House Committee Okays Credit Cardholders Bill of Rights

President Obama, the House Financial Services Committee and the Senate Banking Committee are all on in favor, but the prospect of imposing changes on credit-card regulations before the Federal Reserve’s new rules next July remains unclear.

The House committee action came last week, before the president’s sit-down with the credit card industry. The bill, H.R. 627, mirrors to some extent the Senate’s Credit Card Accountability, Responsibility and Disclosure Act and the Fed rules. The American Bankers Association expressed its unhappiness with the House bill. In a formal response, ABA senior vice president of card policy notes the group’s “real concerns that the bill…will have a negative effect on lenders’ ability to offer reasonably priced credit to consumers and may make matters worse for the broader economy.”

Clayton acknowledges that the committee “has generally codified sweeping new credit card rules recently adopted by the Federal Reserve, the Office of Thrift Supervision, and the National Credit Union Administration,” and says institutions are “working aggressively to implement the rules by the date set by the regulators.”

The president—and several key legislators—appear to view the sharp hike in credit card account-interest rates as worsening the already bleak economic situation. In his meeting with representatives of the credit card industry last week President Obama called for a “new equilibrium where credit is flowing,” one in which card issuers make “responsible” profits that don’t expose consumers to a “bad situation that they didn’t anticipate.” Such situations include sudden rate increases and “late-fee traps,” the president said.

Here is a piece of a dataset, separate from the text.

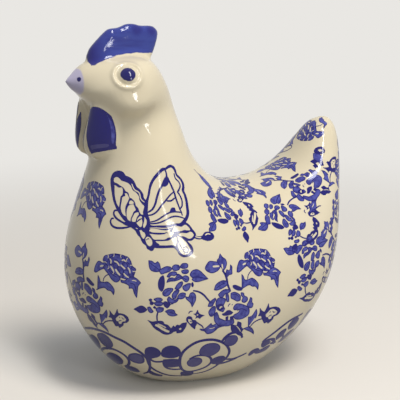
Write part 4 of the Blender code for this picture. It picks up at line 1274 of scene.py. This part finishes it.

In a measured statement following the White House meeting, ABA president and chief executive officer Edward L. Yingling said that the “card executives listened carefully” to the Obama’s concerns “and agreed to work with the administration to address them.” Sen. Chris Dodd (D-Conn.) and Sen. Charles Schumer (D-N.Y.) appear disinclined to wait: they asked the Fed to put the new regs into effect immediately and freeze rate hikes on customers’ existing balances. The outcome may actually depend on internal polling on Capitol Hill and at the White House.